## Directive:
Output exactly, and only, the lines from the line containing "its lower bend" through the line containing "bpy.data.objects.remove(obj)", both included.
+++ Available data +++
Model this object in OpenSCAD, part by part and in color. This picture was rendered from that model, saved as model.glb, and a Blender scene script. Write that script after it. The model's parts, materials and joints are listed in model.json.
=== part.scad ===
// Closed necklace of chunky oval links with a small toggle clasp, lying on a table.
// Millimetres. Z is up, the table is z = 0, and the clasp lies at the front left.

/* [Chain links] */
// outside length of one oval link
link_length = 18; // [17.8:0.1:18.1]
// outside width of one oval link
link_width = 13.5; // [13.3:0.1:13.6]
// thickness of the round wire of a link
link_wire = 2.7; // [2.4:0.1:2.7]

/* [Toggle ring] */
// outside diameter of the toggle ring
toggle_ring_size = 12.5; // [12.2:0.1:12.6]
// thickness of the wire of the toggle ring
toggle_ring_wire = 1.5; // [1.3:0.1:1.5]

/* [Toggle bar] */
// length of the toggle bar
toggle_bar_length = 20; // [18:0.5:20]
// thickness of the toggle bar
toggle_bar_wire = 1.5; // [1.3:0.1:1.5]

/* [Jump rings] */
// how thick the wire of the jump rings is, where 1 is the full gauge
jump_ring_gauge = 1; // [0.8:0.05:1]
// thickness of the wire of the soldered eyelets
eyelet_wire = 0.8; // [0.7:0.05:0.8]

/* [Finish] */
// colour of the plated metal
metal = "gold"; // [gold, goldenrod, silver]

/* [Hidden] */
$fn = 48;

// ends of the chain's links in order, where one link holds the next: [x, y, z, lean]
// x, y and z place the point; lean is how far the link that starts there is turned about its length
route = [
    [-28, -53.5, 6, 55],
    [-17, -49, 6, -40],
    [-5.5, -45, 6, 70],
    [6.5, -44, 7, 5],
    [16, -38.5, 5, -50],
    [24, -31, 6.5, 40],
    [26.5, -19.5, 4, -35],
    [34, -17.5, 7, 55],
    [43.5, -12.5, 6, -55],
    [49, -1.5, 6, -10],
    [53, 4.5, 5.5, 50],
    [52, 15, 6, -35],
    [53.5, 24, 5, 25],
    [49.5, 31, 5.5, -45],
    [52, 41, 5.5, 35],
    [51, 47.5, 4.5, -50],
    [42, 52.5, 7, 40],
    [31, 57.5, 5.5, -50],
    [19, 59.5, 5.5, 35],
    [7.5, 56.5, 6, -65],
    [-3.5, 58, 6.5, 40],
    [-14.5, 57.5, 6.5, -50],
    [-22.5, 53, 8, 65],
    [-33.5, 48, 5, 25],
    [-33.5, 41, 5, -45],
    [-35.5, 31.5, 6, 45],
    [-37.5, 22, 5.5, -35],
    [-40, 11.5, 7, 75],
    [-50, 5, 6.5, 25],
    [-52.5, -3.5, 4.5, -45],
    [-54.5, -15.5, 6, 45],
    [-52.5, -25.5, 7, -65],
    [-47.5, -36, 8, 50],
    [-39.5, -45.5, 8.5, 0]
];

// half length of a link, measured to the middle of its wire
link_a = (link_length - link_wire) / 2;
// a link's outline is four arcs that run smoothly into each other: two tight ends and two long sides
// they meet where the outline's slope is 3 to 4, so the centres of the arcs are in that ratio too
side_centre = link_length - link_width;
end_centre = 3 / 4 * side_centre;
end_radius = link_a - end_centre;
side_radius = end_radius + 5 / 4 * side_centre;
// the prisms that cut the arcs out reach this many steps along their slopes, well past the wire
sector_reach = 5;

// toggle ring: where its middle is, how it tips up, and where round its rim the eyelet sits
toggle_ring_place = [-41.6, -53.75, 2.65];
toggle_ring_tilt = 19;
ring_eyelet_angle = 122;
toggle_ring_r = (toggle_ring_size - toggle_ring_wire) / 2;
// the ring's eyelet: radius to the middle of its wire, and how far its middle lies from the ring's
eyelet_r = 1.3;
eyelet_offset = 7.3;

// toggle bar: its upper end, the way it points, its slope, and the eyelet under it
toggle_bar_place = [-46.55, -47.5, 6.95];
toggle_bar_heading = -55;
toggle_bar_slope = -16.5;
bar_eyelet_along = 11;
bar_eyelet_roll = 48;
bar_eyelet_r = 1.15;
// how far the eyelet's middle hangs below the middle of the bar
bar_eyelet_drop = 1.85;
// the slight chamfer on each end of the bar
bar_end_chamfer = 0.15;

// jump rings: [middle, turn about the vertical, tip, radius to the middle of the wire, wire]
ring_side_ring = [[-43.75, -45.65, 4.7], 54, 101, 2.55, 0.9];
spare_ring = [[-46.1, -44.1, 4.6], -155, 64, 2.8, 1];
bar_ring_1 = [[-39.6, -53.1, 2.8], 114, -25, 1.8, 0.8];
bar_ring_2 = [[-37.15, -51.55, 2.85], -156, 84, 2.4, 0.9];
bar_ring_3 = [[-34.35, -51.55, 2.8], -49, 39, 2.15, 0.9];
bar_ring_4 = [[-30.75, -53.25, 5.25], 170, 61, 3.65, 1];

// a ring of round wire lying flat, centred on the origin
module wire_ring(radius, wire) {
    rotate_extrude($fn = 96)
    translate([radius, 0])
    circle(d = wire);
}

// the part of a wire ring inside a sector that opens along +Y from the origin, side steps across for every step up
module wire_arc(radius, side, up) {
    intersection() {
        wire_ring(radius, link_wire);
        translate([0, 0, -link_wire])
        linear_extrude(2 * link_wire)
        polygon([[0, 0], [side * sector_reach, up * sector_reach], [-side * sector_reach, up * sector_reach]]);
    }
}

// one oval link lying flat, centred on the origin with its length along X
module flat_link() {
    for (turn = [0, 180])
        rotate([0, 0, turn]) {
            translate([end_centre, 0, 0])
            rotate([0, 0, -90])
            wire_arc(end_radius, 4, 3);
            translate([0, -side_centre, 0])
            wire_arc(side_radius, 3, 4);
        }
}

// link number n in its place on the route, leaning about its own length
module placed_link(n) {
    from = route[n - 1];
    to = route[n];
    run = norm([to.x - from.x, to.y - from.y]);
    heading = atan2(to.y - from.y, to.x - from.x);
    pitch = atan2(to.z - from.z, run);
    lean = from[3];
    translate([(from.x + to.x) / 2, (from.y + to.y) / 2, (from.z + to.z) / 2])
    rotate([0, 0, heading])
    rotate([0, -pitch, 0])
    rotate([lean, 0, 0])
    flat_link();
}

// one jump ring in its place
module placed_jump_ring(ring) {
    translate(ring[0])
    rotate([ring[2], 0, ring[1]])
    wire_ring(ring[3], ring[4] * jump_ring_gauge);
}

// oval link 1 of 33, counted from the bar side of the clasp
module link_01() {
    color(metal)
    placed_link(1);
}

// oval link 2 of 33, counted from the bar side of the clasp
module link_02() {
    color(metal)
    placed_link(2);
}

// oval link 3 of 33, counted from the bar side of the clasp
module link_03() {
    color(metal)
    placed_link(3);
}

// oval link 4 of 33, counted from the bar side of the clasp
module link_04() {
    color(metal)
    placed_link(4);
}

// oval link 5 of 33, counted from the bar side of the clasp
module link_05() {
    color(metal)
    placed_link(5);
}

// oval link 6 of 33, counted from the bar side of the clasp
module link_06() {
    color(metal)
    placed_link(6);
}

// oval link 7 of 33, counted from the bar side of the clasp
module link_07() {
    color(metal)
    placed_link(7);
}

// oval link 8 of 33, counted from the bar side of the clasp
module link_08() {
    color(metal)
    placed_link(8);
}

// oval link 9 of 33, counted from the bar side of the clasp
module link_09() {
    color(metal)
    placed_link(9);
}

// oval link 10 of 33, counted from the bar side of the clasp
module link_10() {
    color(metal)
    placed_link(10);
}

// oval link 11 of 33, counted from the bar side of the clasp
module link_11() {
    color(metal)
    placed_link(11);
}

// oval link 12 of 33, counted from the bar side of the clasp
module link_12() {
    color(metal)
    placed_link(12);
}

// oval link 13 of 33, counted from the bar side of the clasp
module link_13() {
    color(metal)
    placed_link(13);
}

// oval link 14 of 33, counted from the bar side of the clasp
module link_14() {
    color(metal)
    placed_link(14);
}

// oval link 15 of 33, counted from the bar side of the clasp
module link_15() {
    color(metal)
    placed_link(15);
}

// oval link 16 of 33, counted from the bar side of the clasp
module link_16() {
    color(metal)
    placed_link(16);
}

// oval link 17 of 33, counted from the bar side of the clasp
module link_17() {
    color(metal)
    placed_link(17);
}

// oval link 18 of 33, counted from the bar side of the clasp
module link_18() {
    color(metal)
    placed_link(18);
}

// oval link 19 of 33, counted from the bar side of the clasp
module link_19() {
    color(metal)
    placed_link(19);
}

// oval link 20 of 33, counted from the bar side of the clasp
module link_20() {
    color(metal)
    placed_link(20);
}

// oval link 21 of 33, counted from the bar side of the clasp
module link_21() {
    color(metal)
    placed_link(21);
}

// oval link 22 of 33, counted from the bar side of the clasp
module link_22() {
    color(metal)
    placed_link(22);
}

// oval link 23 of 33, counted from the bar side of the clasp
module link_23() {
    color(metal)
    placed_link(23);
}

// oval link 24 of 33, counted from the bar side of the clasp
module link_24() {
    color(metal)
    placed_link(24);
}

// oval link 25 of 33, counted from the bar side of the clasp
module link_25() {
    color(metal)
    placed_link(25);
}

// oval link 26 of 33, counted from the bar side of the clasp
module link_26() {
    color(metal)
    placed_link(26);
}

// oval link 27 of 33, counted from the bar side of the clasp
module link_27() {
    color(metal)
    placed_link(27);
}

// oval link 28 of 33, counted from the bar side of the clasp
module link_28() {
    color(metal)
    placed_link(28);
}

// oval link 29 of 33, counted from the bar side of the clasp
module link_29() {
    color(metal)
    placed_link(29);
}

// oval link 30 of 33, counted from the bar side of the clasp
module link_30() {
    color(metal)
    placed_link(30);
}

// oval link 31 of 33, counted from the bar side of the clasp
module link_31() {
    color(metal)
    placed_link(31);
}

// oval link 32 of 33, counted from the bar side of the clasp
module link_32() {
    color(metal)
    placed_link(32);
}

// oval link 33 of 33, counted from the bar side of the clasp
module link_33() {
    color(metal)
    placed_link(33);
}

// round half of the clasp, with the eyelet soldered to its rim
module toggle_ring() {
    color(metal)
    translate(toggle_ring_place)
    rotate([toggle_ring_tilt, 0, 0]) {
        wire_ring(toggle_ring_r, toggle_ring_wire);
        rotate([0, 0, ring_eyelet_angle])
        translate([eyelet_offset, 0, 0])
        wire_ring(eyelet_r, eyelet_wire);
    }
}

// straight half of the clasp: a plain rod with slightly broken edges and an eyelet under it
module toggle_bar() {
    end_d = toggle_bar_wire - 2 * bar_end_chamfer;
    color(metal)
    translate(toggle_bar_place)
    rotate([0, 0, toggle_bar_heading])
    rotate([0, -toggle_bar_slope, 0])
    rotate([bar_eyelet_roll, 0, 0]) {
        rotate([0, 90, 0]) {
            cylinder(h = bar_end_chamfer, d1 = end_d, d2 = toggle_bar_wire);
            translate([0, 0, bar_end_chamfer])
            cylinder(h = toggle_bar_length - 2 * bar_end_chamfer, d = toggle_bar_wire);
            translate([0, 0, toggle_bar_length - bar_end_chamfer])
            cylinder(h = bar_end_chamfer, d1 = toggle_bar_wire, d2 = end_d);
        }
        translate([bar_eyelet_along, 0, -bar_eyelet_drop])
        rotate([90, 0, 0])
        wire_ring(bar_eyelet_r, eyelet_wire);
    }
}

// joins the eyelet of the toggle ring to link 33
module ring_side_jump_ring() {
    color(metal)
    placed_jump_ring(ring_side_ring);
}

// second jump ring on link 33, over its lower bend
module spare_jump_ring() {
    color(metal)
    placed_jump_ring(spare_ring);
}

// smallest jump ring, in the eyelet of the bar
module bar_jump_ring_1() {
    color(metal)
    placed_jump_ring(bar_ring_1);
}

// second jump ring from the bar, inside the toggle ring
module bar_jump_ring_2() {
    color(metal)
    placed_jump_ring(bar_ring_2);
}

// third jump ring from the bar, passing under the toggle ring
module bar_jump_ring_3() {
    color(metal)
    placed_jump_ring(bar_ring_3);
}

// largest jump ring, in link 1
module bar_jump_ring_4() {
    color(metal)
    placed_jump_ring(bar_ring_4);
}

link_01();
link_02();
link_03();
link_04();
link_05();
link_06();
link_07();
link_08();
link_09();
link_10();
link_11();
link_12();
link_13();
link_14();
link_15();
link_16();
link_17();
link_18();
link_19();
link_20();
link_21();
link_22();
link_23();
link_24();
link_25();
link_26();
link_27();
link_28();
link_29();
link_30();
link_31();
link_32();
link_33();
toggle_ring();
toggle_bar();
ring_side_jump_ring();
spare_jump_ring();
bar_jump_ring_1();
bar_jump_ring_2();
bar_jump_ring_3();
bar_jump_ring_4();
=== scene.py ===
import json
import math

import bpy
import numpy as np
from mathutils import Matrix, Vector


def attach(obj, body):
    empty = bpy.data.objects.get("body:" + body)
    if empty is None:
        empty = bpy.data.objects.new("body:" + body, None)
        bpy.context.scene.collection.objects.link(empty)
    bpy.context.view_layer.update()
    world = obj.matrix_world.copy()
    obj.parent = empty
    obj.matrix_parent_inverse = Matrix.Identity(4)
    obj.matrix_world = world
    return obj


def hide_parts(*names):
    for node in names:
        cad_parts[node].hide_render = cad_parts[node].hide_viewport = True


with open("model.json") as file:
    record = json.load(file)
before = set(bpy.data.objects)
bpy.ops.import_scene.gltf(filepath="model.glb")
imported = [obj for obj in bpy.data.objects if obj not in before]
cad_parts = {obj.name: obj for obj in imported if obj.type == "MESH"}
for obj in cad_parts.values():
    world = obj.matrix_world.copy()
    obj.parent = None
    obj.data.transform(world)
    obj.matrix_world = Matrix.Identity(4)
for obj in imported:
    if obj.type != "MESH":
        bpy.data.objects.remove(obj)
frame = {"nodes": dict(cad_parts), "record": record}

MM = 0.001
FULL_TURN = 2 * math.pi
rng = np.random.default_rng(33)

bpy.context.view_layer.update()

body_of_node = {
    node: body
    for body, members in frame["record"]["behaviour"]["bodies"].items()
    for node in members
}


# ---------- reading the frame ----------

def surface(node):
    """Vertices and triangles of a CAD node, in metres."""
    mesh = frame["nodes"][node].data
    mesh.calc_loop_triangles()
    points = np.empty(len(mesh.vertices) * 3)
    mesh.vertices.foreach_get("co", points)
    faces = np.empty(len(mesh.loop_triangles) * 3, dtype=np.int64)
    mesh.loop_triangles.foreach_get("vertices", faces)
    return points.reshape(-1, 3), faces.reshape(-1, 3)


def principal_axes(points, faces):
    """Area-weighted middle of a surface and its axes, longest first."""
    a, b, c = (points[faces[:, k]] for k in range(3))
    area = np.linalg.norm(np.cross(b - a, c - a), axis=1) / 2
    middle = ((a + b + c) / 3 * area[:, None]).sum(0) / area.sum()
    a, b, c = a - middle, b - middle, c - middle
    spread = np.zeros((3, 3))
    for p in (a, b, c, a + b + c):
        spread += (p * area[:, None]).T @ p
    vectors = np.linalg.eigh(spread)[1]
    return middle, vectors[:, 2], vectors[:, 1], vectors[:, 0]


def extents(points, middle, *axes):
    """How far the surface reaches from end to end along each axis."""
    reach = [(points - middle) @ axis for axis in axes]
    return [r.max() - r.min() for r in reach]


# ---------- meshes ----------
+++
## Solved problem:
// second jump ring on link 33, over its lower bend
module spare_jump_ring() {
    color(metal)
    placed_jump_ring(spare_ring);
}

// smallest jump ring, in the eyelet of the bar
module bar_jump_ring_1() {
    color(metal)
    placed_jump_ring(bar_ring_1);
}

// second jump ring from the bar, inside the toggle ring
module bar_jump_ring_2() {
    color(metal)
    placed_jump_ring(bar_ring_2);
}

// third jump ring from the bar, passing under the toggle ring
module bar_jump_ring_3() {
    color(metal)
    placed_jump_ring(bar_ring_3);
}

// largest jump ring, in link 1
module bar_jump_ring_4() {
    color(metal)
    placed_jump_ring(bar_ring_4);
}

link_01();
link_02();
link_03();
link_04();
link_05();
link_06();
link_07();
link_08();
link_09();
link_10();
link_11();
link_12();
link_13();
link_14();
link_15();
link_16();
link_17();
link_18();
link_19();
link_20();
link_21();
link_22();
link_23();
link_24();
link_25();
link_26();
link_27();
link_28();
link_29();
link_30();
link_31();
link_32();
link_33();
toggle_ring();
toggle_bar();
ring_side_jump_ring();
spare_jump_ring();
bar_jump_ring_1();
bar_jump_ring_2();
bar_jump_ring_3();
bar_jump_ring_4();
=== scene.py ===
import json
import math

import bpy
import numpy as np
from mathutils import Matrix, Vector


def attach(obj, body):
    empty = bpy.data.objects.get("body:" + body)
    if empty is None:
        empty = bpy.data.objects.new("body:" + body, None)
        bpy.context.scene.collection.objects.link(empty)
    bpy.context.view_layer.update()
    world = obj.matrix_world.copy()
    obj.parent = empty
    obj.matrix_parent_inverse = Matrix.Identity(4)
    obj.matrix_world = world
    return obj


def hide_parts(*names):
    for node in names:
        cad_parts[node].hide_render = cad_parts[node].hide_viewport = True


with open("model.json") as file:
    record = json.load(file)
before = set(bpy.data.objects)
bpy.ops.import_scene.gltf(filepath="model.glb")
imported = [obj for obj in bpy.data.objects if obj not in before]
cad_parts = {obj.name: obj for obj in imported if obj.type == "MESH"}
for obj in cad_parts.values():
    world = obj.matrix_world.copy()
    obj.parent = None
    obj.data.transform(world)
    obj.matrix_world = Matrix.Identity(4)
for obj in imported:
    if obj.type != "MESH":
        bpy.data.objects.remove(obj)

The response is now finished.